◆ Exercise goal
Quote exactly the lines from the line containing "for (w = concat(LONG_WALLS, SHORT_WALLS), k" to the line containing "for node in", both lines included, please, and nothing more.

◆ Material
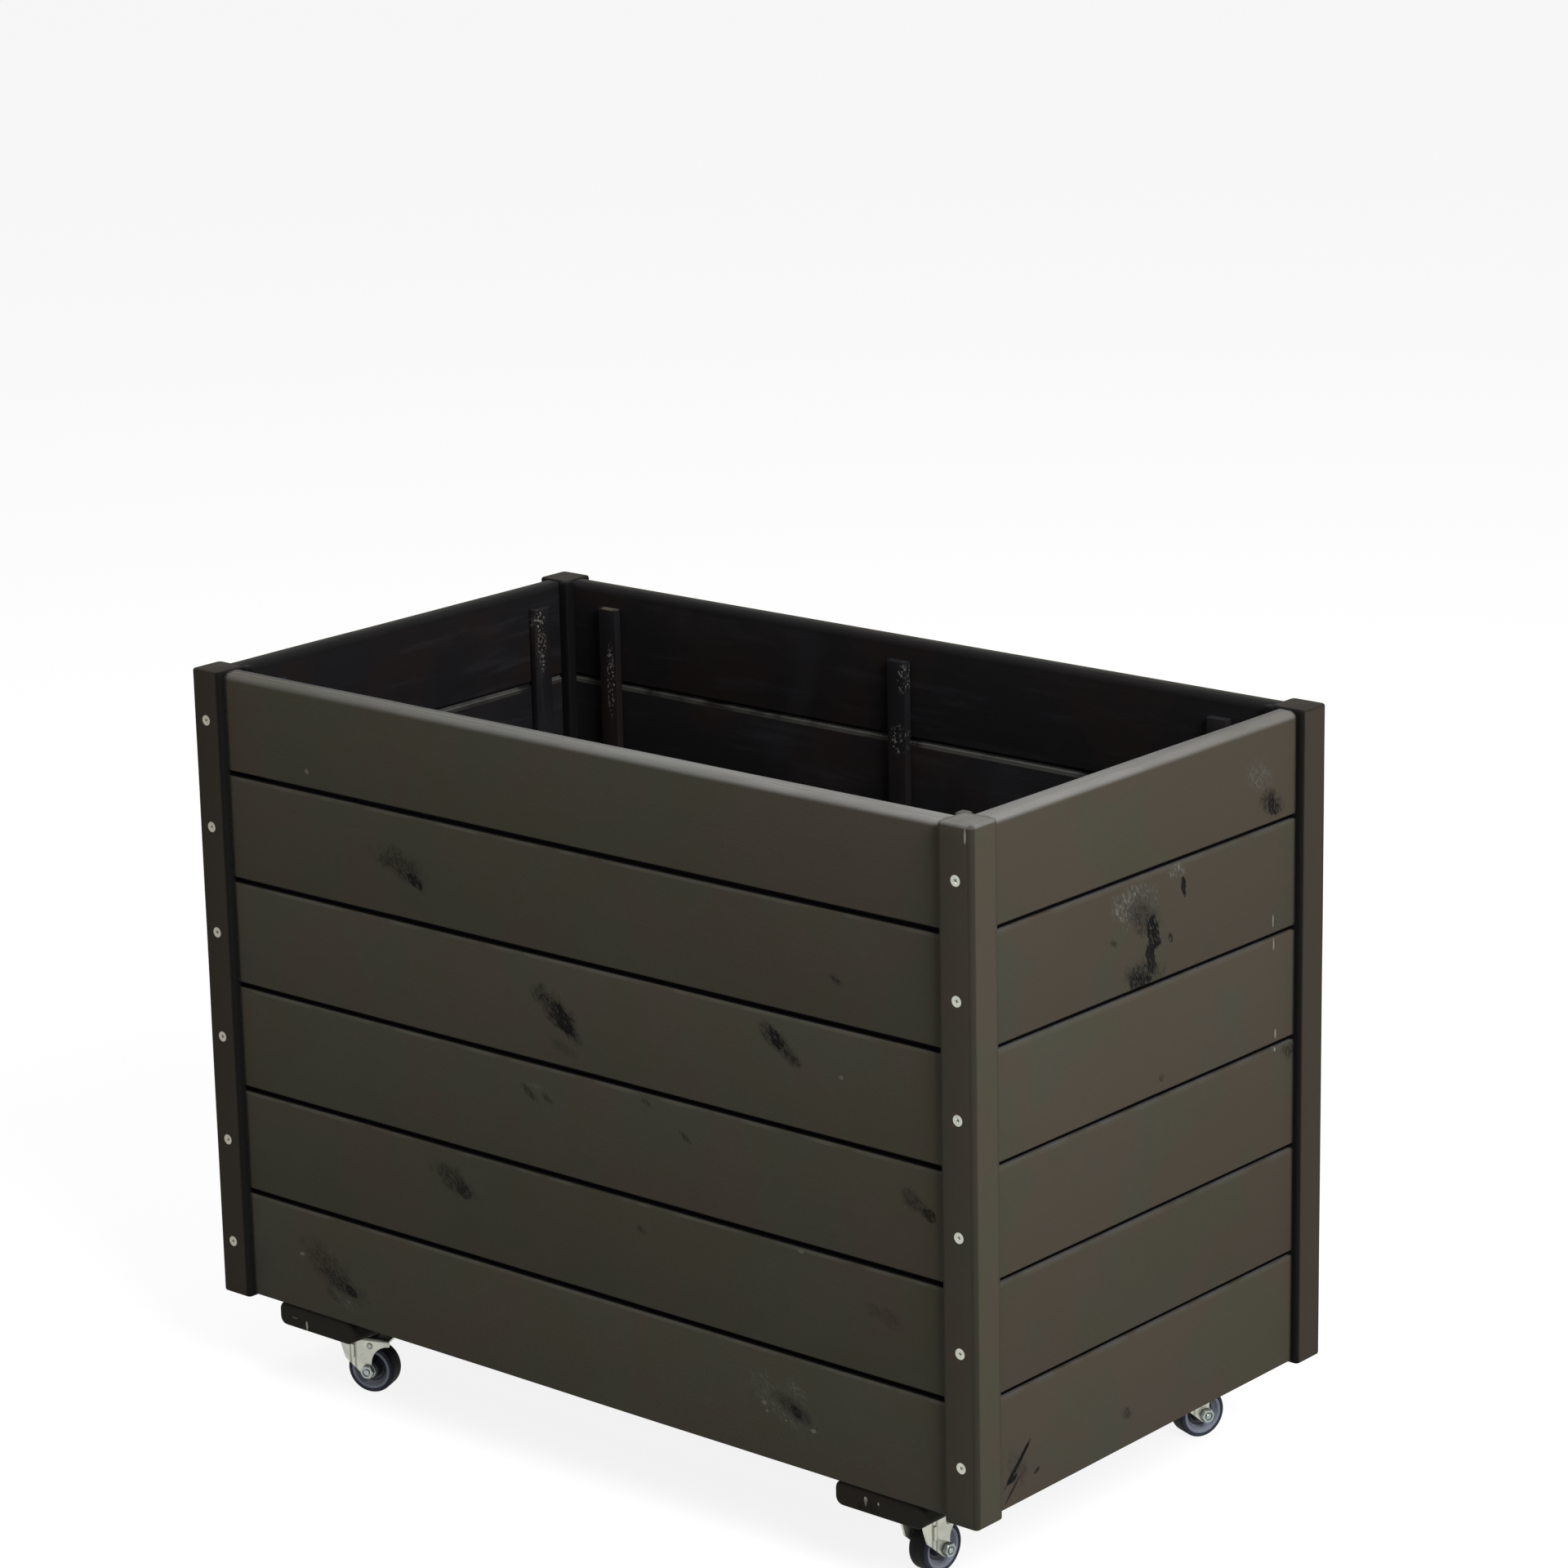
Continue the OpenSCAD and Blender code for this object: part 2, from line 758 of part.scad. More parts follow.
// Grey wheel: hub, web and rim in one turned section
module caster_wheel(c) {
    hub_w = 2 * (cheek_in - cheek_play);
    bore = axle_d / 2 + running_play;
    rim_w = wheel_w - 2 * rim_side;
    color(GREY_WHEEL)
        at_axle(c)
            rotate_extrude()
                polygon([
                    [bore, -hub_w / 2], [hub_r, -hub_w / 2], [hub_r + 1, -web_t / 2],
                    [rim_in_r - 1, -web_t / 2], [rim_in_r, -rim_w / 2], [rim_r, -rim_w / 2],
                    [rim_r, rim_w / 2], [rim_in_r, rim_w / 2], [rim_in_r - 1, web_t / 2],
                    [hub_r + 1, web_t / 2], [hub_r, hub_w / 2], [bore, hub_w / 2]
                ]);
}

module caster_tyre(c) {
    r = wheel_d / 2;
    h = wheel_w / 2;
    color(RUBBER)
        at_axle(c)
            rotate_extrude()
                polygon(concat(
                    [[rim_r, -h], [r - tyre_round, -h]],
                    quarter(r - tyre_round, -h + tyre_round, tyre_round, 270),
                    quarter(r - tyre_round, h - tyre_round, tyre_round, 0),
                    [[rim_r, h]]
                ));
}

// ---------- the parts ----------

for (c = CORNERS)
    post(c);

for (w = concat(LONG_WALLS, SHORT_WALLS), k = [1 : rows])
    wall_board(w, k);

battens(LONG_WALLS);  // long_wall_battens
battens(SHORT_WALLS);  // short_wall_battens
floor_boards();
bearer(-1);  // bearer_left
bearer(1);  // bearer_right
post_screws("front");  // front_post_screws
post_screws("back");  // back_post_screws
batten_screws();
bearer_screws();
caster_screws();
caster_king_pins();
caster_balls();

for (c = CORNERS) {
    caster_plate(c);
    caster_fork(c);
    caster_axle(c);
    caster_wheel(c);
    caster_tyre(c);
}
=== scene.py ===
"""Rolling planter: dark stained tongue-and-groove boards between four corner posts,
two bearers and four swivel casters. Metres; X along the long side, -Y front, Z up."""

from math import asin, atan2, cos, degrees, pi, radians, sin, tan

import bmesh
import bpy
from bpy.props import FloatProperty, FloatVectorProperty, IntProperty, PointerProperty
from mathutils import Matrix, Vector


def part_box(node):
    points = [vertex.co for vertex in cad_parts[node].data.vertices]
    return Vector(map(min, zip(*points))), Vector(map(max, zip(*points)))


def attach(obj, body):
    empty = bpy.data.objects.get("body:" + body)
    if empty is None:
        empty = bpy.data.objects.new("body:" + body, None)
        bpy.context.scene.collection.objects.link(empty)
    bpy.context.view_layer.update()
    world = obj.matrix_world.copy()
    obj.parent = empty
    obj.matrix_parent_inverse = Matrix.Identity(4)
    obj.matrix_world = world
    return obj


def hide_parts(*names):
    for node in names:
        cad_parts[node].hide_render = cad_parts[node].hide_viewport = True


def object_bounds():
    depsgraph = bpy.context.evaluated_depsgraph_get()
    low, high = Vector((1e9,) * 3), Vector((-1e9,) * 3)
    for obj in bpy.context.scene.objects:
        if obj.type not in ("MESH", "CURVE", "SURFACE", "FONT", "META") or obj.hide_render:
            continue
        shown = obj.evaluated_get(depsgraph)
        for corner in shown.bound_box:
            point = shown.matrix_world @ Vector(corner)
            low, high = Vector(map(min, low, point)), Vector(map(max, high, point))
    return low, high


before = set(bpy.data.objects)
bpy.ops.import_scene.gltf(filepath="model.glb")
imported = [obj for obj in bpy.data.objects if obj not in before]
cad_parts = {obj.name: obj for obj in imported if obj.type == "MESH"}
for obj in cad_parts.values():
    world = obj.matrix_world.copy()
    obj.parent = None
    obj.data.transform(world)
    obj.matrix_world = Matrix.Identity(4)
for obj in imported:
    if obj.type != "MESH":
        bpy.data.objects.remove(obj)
cad_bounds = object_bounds()

bl_info = {
    "name": "Rolling planter",
    "version": (1, 0, 0),
    "blender": (4, 5, 0),
    "location": "View3D > Sidebar > Planter",
    "description": "Builds a stained wooden planter on casters around its packed model",
    "category": "Add Mesh",
}

MM = 0.001
LONG_WALLS = ("front", "back")
SHORT_WALLS = ("left", "right")
CORNERS = ("front_left", "front_right", "back_left", "back_right")
OUTWARDS = {
    "front": Vector((0, -1, 0)), "back": Vector((0, 1, 0)),
    "left": Vector((-1, 0, 0)), "right": Vector((1, 0, 0)),
}
RIGHT, UP, DOWN = Vector((1, 0, 0)), Vector((0, 0, 1)), Vector((0, 0, -1))
# The rows of boards from the top down, of which a box has twelve at most
BOARDS = tuple(k for k in range(1, 13) if f"front_board_{k}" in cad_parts)
# Play round a shank or pin in its hole
HOLE_PLAY = 0.05 * MM
# How far a screw's head lies inside its solid's box, and how far its point stops short of it
HEAD_INSET, POINT_SHORT = 0.02 * MM, 0.1 * MM
# Diameter and height of the round heads of the caster plates' screws
ROUND_HEAD = (8 * MM, 2.4 * MM)
# Radius of the rib in a cheek, and how far above the boss it starts
RIB_R, RIB_ABOVE = 1.7 * MM, 6 * MM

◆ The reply
for (w = concat(LONG_WALLS, SHORT_WALLS), k = [1 : rows])
    wall_board(w, k);

battens(LONG_WALLS);  // long_wall_battens
battens(SHORT_WALLS);  // short_wall_battens
floor_boards();
bearer(-1);  // bearer_left
bearer(1);  // bearer_right
post_screws("front");  // front_post_screws
post_screws("back");  // back_post_screws
batten_screws();
bearer_screws();
caster_screws();
caster_king_pins();
caster_balls();

for (c = CORNERS) {
    caster_plate(c);
    caster_fork(c);
    caster_axle(c);
    caster_wheel(c);
    caster_tyre(c);
}
=== scene.py ===
"""Rolling planter: dark stained tongue-and-groove boards between four corner posts,
two bearers and four swivel casters. Metres; X along the long side, -Y front, Z up."""

from math import asin, atan2, cos, degrees, pi, radians, sin, tan

import bmesh
import bpy
from bpy.props import FloatProperty, FloatVectorProperty, IntProperty, PointerProperty
from mathutils import Matrix, Vector


def part_box(node):
    points = [vertex.co for vertex in cad_parts[node].data.vertices]
    return Vector(map(min, zip(*points))), Vector(map(max, zip(*points)))


def attach(obj, body):
    empty = bpy.data.objects.get("body:" + body)
    if empty is None:
        empty = bpy.data.objects.new("body:" + body, None)
        bpy.context.scene.collection.objects.link(empty)
    bpy.context.view_layer.update()
    world = obj.matrix_world.copy()
    obj.parent = empty
    obj.matrix_parent_inverse = Matrix.Identity(4)
    obj.matrix_world = world
    return obj


def hide_parts(*names):
    for node in names:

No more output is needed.